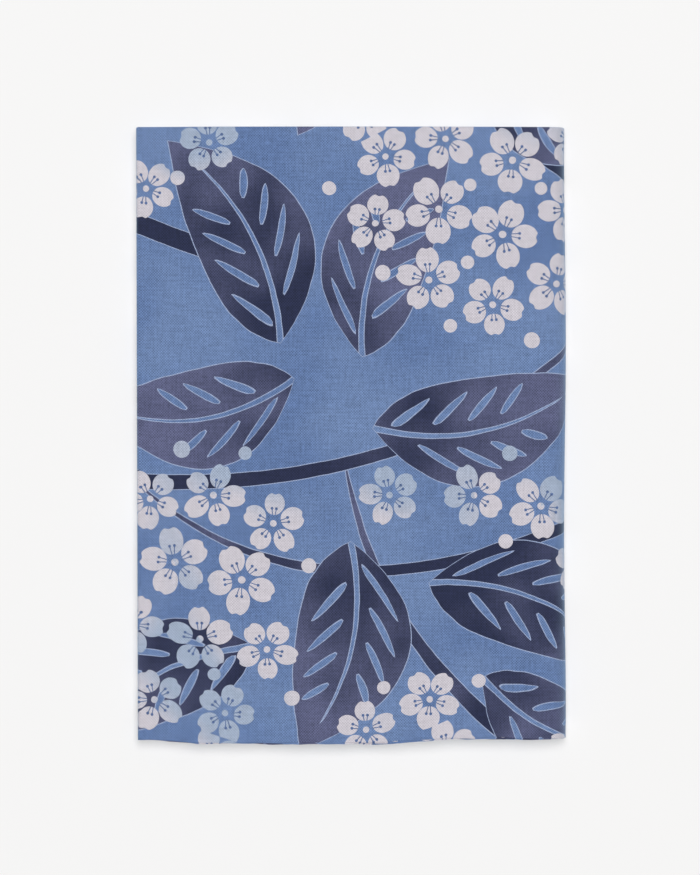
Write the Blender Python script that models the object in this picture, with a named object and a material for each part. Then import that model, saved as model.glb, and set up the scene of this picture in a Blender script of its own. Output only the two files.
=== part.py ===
"""Tenugui towel: one cotton cloth, folded into a flat packet.

The cloth is first folded in half across its width, which puts a soft fold along the packet's
far edge (+Y) and the two selvedges along its near edge (-Y). The doubled sheet is then folded in
half three times along its length. That leaves eight panels, one above the other, whose turns lie
inside one another along the spine (+X) and along the left edge (-X). Both cut ends are inside.

Frame: metres, +Z up, the origin in the middle of the underside, which lies flat on Z = 0.
"""

import math
from collections import namedtuple

import bmesh
import bpy

COLLECTION_NAME = "tenugui_towel"
CLOTH_NAME = "towel"

# Driving dimensions, in metres.
CLOTH_LENGTH = 0.900
CLOTH_WIDTH = 0.350
PACKET_WIDTH = 0.1216
# The doubled sheet as pressed, both of its leaves together, and the air to the next layer.
SHEET = 0.0010
LAYER_GAP = 0.0002
# The two leaves part along the selvedges, this far in and this far apart.
PARTED_DEPTH = 0.012
PARTED_GAP = 0.0002

# Unevenness of the folded packet, in metres.
LEFT_EDGE_LEAN = 0.0005
# The near edge is drawn in by this much, but for a stretch that bows out to the full depth.
NEAR_EDGE_DRAW = 0.0008
NEAR_EDGE_BOW_CENTRE = -0.022
NEAR_EDGE_BOW_REACH = 0.052
# How deep the near edge's slips and bow reach into the cloth before they fade out.
NEAR_EDGE_FADE = 0.060
# The top two layers sink where the cut ends stop short of the left edge.
MARGIN_SAG = 0.0018
MARGIN_SLOPE = 0.030
# The middle of the packet stands a little higher than its rim.
CROWN = 0.03

# Steps of the mesh along a panel, round a half turn, across the sheet and round its far fold.
PANEL_STEPS = 8
TURN_STEPS = 8
ACROSS_STEPS = 6
FAR_FOLD_STEPS = 6

CLOTH_COLOUR = (0.147, 0.223, 0.413, 1.0)
CLOTH_ROUGHNESS = 0.9

# One row for each panel, in the order of the cloth from its first cut end to its last.
# level: its place in the stack, 0 on the table.
# inset: how far its left turn, or the one it follows, stands in from the packet's left edge.
# slip: how far the whole panel has slipped towards +Y.
# front_reach, back_reach: how far the selvedge of each leaf stands out past the near edge.
Panel = namedtuple("Panel", "level inset slip front_reach back_reach")
PANELS = [
    Panel(level=5, inset=0.0000, slip=0.0001, front_reach=-0.0006, back_reach=-0.0002),
    Panel(level=2, inset=0.0019, slip=-0.0001, front_reach=-0.0001, back_reach=-0.0007),
    Panel(level=1, inset=0.0019, slip=-0.0002, front_reach=-0.0005, back_reach=0.0001),
    Panel(level=6, inset=0.0000, slip=0.0001, front_reach=0.0003, back_reach=-0.0002),
    Panel(level=7, inset=0.0000, slip=0.0002, front_reach=-0.0002, back_reach=0.0003),
    Panel(level=0, inset=0.0003, slip=-0.0001, front_reach=-0.0004, back_reach=-0.0001),
    Panel(level=3, inset=0.0003, slip=0.0000, front_reach=0.0001, back_reach=-0.0004),
    Panel(level=4, inset=0.0000, slip=-0.0001, front_reach=-0.0007, back_reach=-0.0003),
]

LAYER_PITCH = SHEET + LAYER_GAP
PACKET_DEPTH = CLOTH_WIDTH / 2
SPINE_RADIUS = (len(PANELS) - 1) * LAYER_PITCH / 2
# All turns of the spine begin on this line, since they lie round one centre.
SPINE_START = PACKET_WIDTH / 2 - SPINE_RADIUS - SHEET / 2

# A stretch of the sheet's route seen from the near edge: straight, or a half turn round a centre.
# heading is +1 towards the spine and -1 away from it, and rise is the half turn's way up or down.
Stretch = namedtuple("Stretch", "start length panel x z heading rise radius")


def smooth(share):
    """A soft step from 0 to 1."""
    share = min(max(share, 0.0), 1.0)
    return share * share * (3 - 2 * share)


def level_height(level):
    """Height of the sheet's middle on a level of the stack."""
    return SHEET / 2 + level * LAYER_PITCH


def left_turn_start(before, after):
    """Where the turn along the left edge between two panels begins, in X."""
    radius = abs(after.level - before.level) * LAYER_PITCH / 2
    return -PACKET_WIDTH / 2 + before.inset + radius + SHEET / 2


def panel_spans():
    """Each panel's two ends in X. The cloth that is left over makes the two end panels."""
    spans = []
    turned = 0.0
    for number, (before, after) in enumerate(zip(PANELS, PANELS[1:])):
        turned += math.pi * abs(after.level - before.level) * LAYER_PITCH / 2
        if number % 2:
            left = left_turn_start(before, after)
            spans += [(SPINE_START, left), (left, SPINE_START)]
    straight = sum(abs(end - start) for start, end in spans)
    end_length = (CLOTH_LENGTH - turned - straight) / 2
    cut_end = SPINE_START - end_length
    return [(cut_end, SPINE_START)] + spans + [(SPINE_START, cut_end)]


def sheet_route():
    """The whole route of the sheet's middle, from one cut end to the other."""
    stretches = []
    start = 0.0
    spans = panel_spans()
    for number, (panel, (begin, end)) in enumerate(zip(PANELS, spans)):
        heading = 1 if end > begin else -1
        length = abs(end - begin)
        height = level_height(panel.level)
        stretches.append(Stretch(start, length, number, begin, height, heading, 0, 0.0))
        start += length
        if panel is not PANELS[-1]:
            climb = PANELS[number + 1].level - panel.level
            radius = abs(climb) * LAYER_PITCH / 2
            rise = 1 if climb > 0 else -1
            stretches.append(
                Stretch(start, math.pi * radius, number, end, height, heading, rise, radius)
            )
            start += math.pi * radius
    return stretches


ROUTE = sheet_route()
CUT_END = panel_spans()[0][0]


def stretch_at(along):
    """The stretch that holds a length along the cloth."""
    return next((item for item in ROUTE if along < item.start + item.length), ROUTE[-1])


def on_route(along):
    """Middle point and leaf direction of the folded sheet at a length along the cloth."""
    item = stretch_at(along)
    run = along - item.start
    if not item.rise:
        return item.x + item.heading * run, item.z, 0.0, float(item.heading)
    angle = run / item.radius
    x = item.x + item.heading * item.radius * math.sin(angle)
    z = item.z + item.rise * item.radius * (1 - math.cos(angle))
    return x, z, -item.rise * math.sin(angle), item.heading * math.cos(angle)


def panel_value(along, column):
    """A column of the table of panels, blended from the middle of one panel to the next."""
    straights = [item for item in ROUTE if not item.rise]
    middles = [item.start + item.length / 2 for item in straights]
    for number in range(len(PANELS) - 1):
        if along < middles[number + 1]:
            share = smooth((along - middles[number]) / (middles[number + 1] - middles[number]))
            before = getattr(PANELS[number], column)
            after = getattr(PANELS[number + 1], column)
            return before + (after - before) * share
    return getattr(PANELS[-1], column)


def stations():
    """Lengths along the cloth at which the mesh has a row of points."""
    lengths = []
    for item in ROUTE:
        steps = TURN_STEPS if item.rise else PANEL_STEPS
        lengths += [item.start + item.length * step / steps for step in range(steps)]
    return lengths + [CLOTH_LENGTH]


def section_outline():
    """The doubled sheet seen from its cut end, as (across, off the middle) points.

    It runs up the front leaf to the far fold, round it, back down the back leaf, and into the
    slit between the two leaves along the selvedges.
    """
    half = SHEET / 2
    near = -PACKET_DEPTH / 2
    slit_end = near + PARTED_DEPTH
    fold_start = PACKET_DEPTH / 2 - half
    rows = [near] + [
        slit_end + (fold_start - slit_end) * step / ACROSS_STEPS
        for step in range(ACROSS_STEPS + 1)
    ]
    turn = [math.pi / 2 - math.pi * step / FAR_FOLD_STEPS for step in range(1, FAR_FOLD_STEPS)]
    front = [(row, half) for row in rows]
    fold = [(fold_start + half * math.cos(angle), half * math.sin(angle)) for angle in turn]
    back = [(row, -half) for row in reversed(rows)]
    slit_taper = slit_end - PARTED_GAP * 5
    slit = [
        (near, -PARTED_GAP / 2),
        (slit_taper, -PARTED_GAP / 2),
        (slit_end, 0.0),
        (slit_taper, PARTED_GAP / 2),
        (near, PARTED_GAP / 2),
    ]
    return front + fold + back + slit


def flat_sheet():
    """The doubled sheet laid out flat at full length: X along it, Y across, Z off its middle."""
    lengths = stations()
    sheet = bmesh.new()
    corners = [sheet.verts.new((lengths[0], across, off)) for across, off in section_outline()]
    first_cut_end = sheet.faces.new(corners)
    end_face = first_cut_end
    for before, after in zip(lengths, lengths[1:]):
        grown = bmesh.ops.extrude_face_region(sheet, geom=[end_face])["geom"]
        # The extrusion leaves the face that it started from inside the cloth.
        if end_face is not first_cut_end:
            sheet.faces.remove(end_face)
        end_face = next(item for item in grown if isinstance(item, bmesh.types.BMFace))
        moved = [item for item in grown if isinstance(item, bmesh.types.BMVert)]
        bmesh.ops.translate(sheet, verts=moved, vec=(after - before, 0.0, 0.0))
    return sheet


def near_edge_share(y):
    """How much of a shift of the near edge is felt at a depth: all at the edge, none far in."""
    return smooth((-PACKET_DEPTH / 2 + NEAR_EDGE_FADE - y) / NEAR_EDGE_FADE)


def slipped(along, across, off):
    """Where a point of the doubled sheet lies across the packet, with its panel's slips."""
    reach = panel_value(along, "front_reach" if off > 0 else "back_reach")
    return across + panel_value(along, "slip") - reach * near_edge_share(across)


def settled(x, y, z):
    """The packet's own unevenness, laid over the regular folds. The underside stays flat."""
    draw = NEAR_EDGE_DRAW * smooth(abs(x - NEAR_EDGE_BOW_CENTRE) / NEAR_EDGE_BOW_REACH)
    left_share = 0.5 - x / PACKET_WIDTH
    crown = 1 + CROWN * math.cos(math.pi * x / PACKET_WIDTH) * math.cos(math.pi * y / PACKET_DEPTH)
    sag = 0.0
    if z > level_height(5) + SHEET / 2:
        sag = MARGIN_SAG * smooth((CUT_END - x) / MARGIN_SLOPE)
    return (
        x - LEFT_EDGE_LEAN * left_share * y / PACKET_DEPTH,
        y + draw * near_edge_share(y),
        (z - sag) * crown,
    )


def fold_up(sheet):
    """Moves each point of the flat sheet to its place in the packet."""
    for point in sheet.verts:
        along, across, off = point.co
        x, z, leaf_x, leaf_z = on_route(along)
        y = slipped(along, across, off)
        point.co = settled(x + leaf_x * off, y, z + leaf_z * off)
    bmesh.ops.recalc_face_normals(sheet, faces=sheet.faces)


def cotton():
    """Dyed cotton: the ground colour of the cloth, quite dull."""
    material = bpy.data.materials.new("dyed_cotton")
    material.use_nodes = True
    shader = material.node_tree.nodes["Principled BSDF"]
    shader.inputs["Base Color"].default_value = CLOTH_COLOUR
    shader.inputs["Roughness"].default_value = CLOTH_ROUGHNESS
    shader.inputs["Metallic"].default_value = 0.0
    return material


def build_towel(collection):
    """The folded cloth as one object."""
    sheet = flat_sheet()
    fold_up(sheet)
    mesh = bpy.data.meshes.new(CLOTH_NAME)
    sheet.to_mesh(mesh)
    sheet.free()
    mesh.shade_smooth()
    mesh.set_sharp_from_angle(angle=math.radians(40))
    mesh.materials.append(cotton())
    towel = bpy.data.objects.new(CLOTH_NAME, mesh)
    collection.objects.link(towel)
    return towel


def clear_scene():
    for old in list(bpy.data.objects):
        bpy.data.objects.remove(old, do_unlink=True)


def main():
    clear_scene()
    collection = bpy.data.collections.new(COLLECTION_NAME)
    bpy.context.scene.collection.children.link(collection)
    build_towel(collection)


main()
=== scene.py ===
# %% [markdown]
# # A folded tenugui
# A tenugui is one length of thin, plain-woven cotton, about 35 by 90 cm, dyed right through and
# sold folded into a flat packet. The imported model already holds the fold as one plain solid. This
# lesson dresses it: a finer sheet laid on the same folds, a dyed pattern that follows the cloth
# and not the view, and the weave itself.

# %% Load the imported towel
import math
from collections import namedtuple

import bmesh
import bpy
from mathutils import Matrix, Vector


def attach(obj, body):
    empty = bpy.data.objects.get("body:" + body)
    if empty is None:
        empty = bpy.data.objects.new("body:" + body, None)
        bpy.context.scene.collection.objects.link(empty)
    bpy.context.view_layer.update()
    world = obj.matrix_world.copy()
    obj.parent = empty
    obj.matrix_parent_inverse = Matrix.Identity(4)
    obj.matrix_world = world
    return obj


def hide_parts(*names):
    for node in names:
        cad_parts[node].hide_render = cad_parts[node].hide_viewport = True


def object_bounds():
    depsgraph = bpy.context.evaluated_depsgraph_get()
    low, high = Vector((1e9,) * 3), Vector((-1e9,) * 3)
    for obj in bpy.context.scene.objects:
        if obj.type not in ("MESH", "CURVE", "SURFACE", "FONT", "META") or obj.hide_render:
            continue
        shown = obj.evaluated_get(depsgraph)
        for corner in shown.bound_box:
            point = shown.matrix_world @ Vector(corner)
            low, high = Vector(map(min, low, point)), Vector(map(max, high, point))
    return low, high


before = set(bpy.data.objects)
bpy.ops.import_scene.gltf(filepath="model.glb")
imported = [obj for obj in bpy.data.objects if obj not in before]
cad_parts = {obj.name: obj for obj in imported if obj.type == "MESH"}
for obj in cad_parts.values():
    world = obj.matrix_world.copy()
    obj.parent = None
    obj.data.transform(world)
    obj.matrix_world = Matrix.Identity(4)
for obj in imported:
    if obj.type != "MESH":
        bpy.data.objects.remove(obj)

cad_box = [list(corner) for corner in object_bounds()]
print("the packed towel spans", cad_box)

# %% [markdown]
# ## The cloth and its folds
# The cloth is folded in half across its width first. That puts a soft fold along the far edge
# and both selvedges along the near one. The doubled sheet is then folded in half three times
# along its length. At the spine, on the right, four half turns lie one inside the other. Three
# more close the left edge, and both cut ends end up inside the packet. The sizes are those of the
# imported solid, so the finer sheet lies where the solid lies. One row of the table stands for one
# panel, in the order in which the cloth runs through them.

# %% Sizes of the cloth and its packet
CLOTH_LENGTH = 0.900
CLOTH_WIDTH = 0.350
PACKET_WIDTH = 0.1216
PACKET_DEPTH = CLOTH_WIDTH / 2
# In metres: the doubled sheet, the step from level to level, one leaf, and how far a leaf's
# middle lies off the sheet's middle.
SHEET = 0.0010
LAYER_PITCH = 0.0012
LEAF_THICKNESS = 0.00036
LEAF_OFFSET = 0.0003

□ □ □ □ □

Everything from the first line of the material through the line containing "PARTED_GAP = 0.0002" is to be printed exactly; lines after that are to be left out.

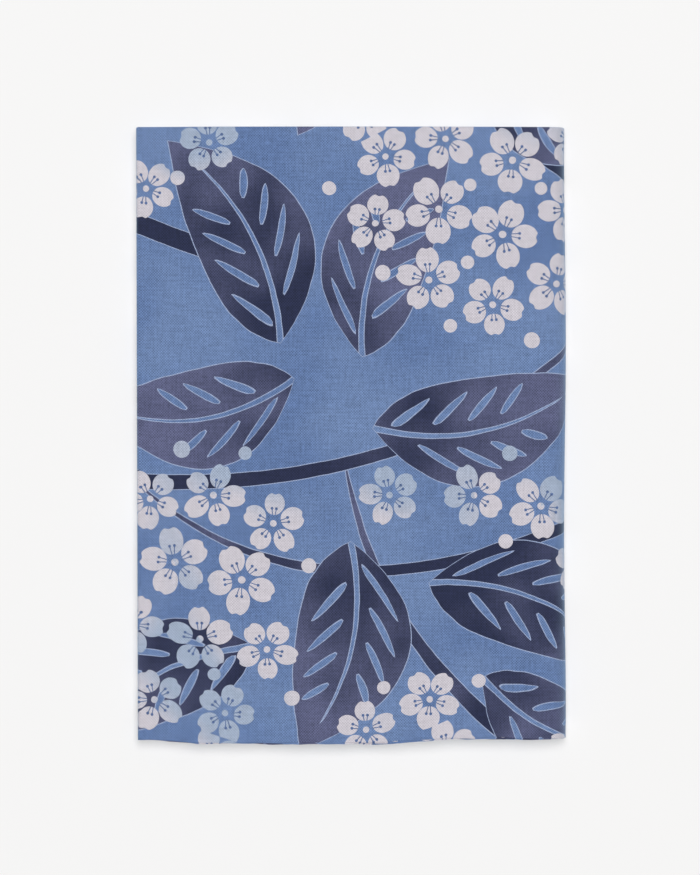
Write the Blender Python script that models the object in this picture, with a named object and a material for each part. Then import that model, saved as model.glb, and set up the scene of this picture in a Blender script of its own. Output only the two files.
=== part.py ===
"""Tenugui towel: one cotton cloth, folded into a flat packet.

The cloth is first folded in half across its width, which puts a soft fold along the packet's
far edge (+Y) and the two selvedges along its near edge (-Y). The doubled sheet is then folded in
half three times along its length. That leaves eight panels, one above the other, whose turns lie
inside one another along the spine (+X) and along the left edge (-X). Both cut ends are inside.

Frame: metres, +Z up, the origin in the middle of the underside, which lies flat on Z = 0.
"""

import math
from collections import namedtuple

import bmesh
import bpy

COLLECTION_NAME = "tenugui_towel"
CLOTH_NAME = "towel"

# Driving dimensions, in metres.
CLOTH_LENGTH = 0.900
CLOTH_WIDTH = 0.350
PACKET_WIDTH = 0.1216
# The doubled sheet as pressed, both of its leaves together, and the air to the next layer.
SHEET = 0.0010
LAYER_GAP = 0.0002
# The two leaves part along the selvedges, this far in and this far apart.
PARTED_DEPTH = 0.012
PARTED_GAP = 0.0002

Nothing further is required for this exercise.